Concepts are embodied. Deciding whether to undercut a competitor's price or maintain margins and differentiate on quality isn't an abstract economics question in a game — it's a decision you make with your actual money tokens in your hand.
The Economics of Happiness Foundation found that children who played economic board games regularly scored significantly higher on financial literacy assessments at age 18 compared to control groups. The effect was strongest for games with competitive market mechanics rather than cooperative or luck-based designs.
FAQ
Is Monopoly a good money board game?
Monopoly familiarises players with currency and basic property concepts, but as a financial literacy tool it's weak. The game is dominated by luck, rewards monopolistic behaviour, and models few genuinely useful financial skills. Modern alternatives like Smoothie Wars or Cashflow teach more meaningful concepts in less time.
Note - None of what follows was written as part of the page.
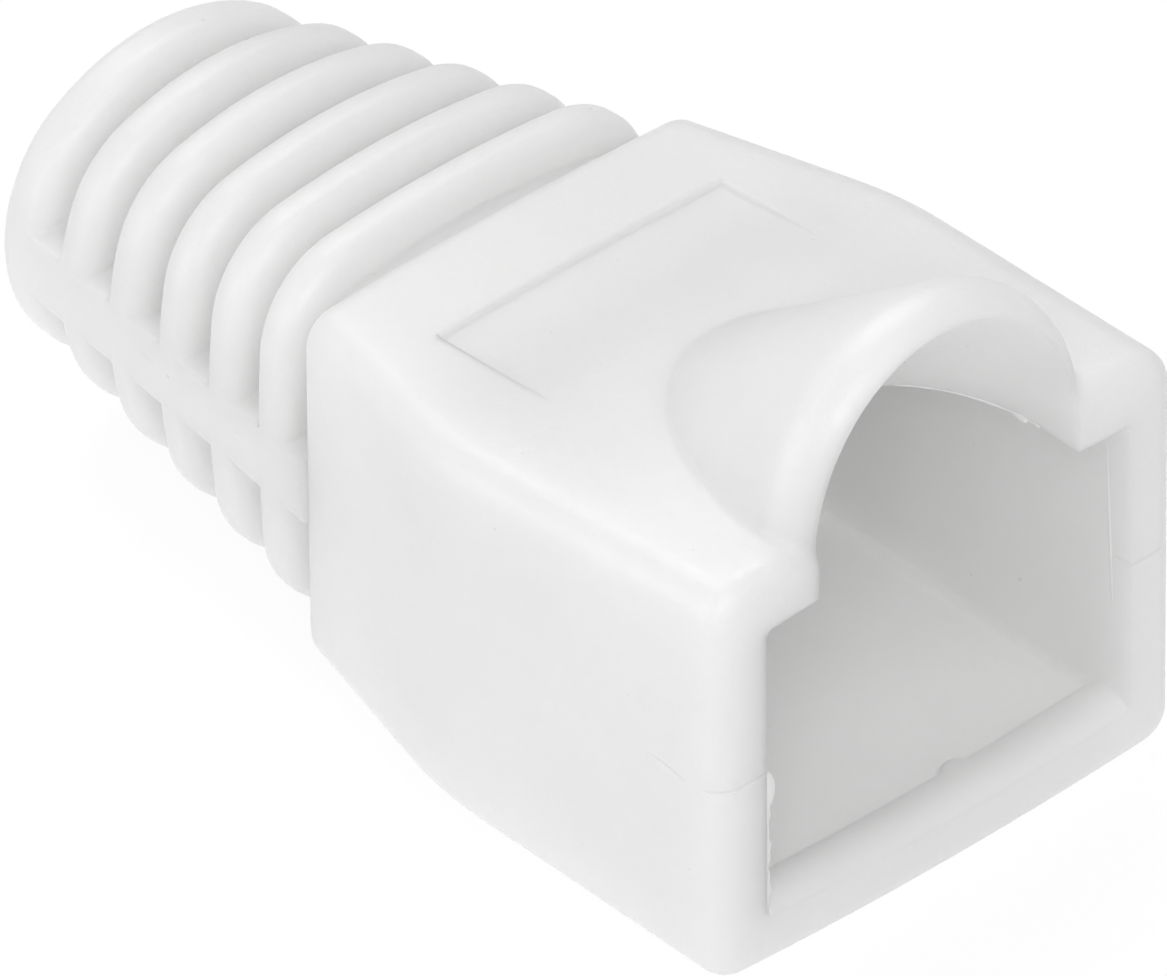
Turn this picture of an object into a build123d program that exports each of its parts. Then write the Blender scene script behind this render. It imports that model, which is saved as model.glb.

What age is appropriate for financial literacy board games?
For basic currency familiarity, games from age six work well. For supply-and-demand and market concepts (which is where genuine financial literacy begins), age 12 is a reasonable starting point. Smoothie Wars is rated 12+ and handles these concepts without overwhelming younger players.
Can board games replace financial education?
They shouldn't replace it — but they're an excellent complement. Games create the emotional context for abstract concepts to land. A teenager who has played Smoothie Wars will find supply and demand in a textbook immediately recognisable because they've already felt it in competition.
Are there money board games suitable for classrooms?
Yes. Smoothie Wars works particularly well in classroom settings because it scales to 8 players and generates genuine discussion about competitive business decisions. Several schools and business education programmes have incorporated it into economics and enterprise curricula.
What's the best money board game for adults?
For pure financial literacy, Cashflow 101 is the most explicitly educational. For financial concepts embedded in genuinely compelling gameplay, Smoothie Wars and Brass: Birmingham are the strongest options.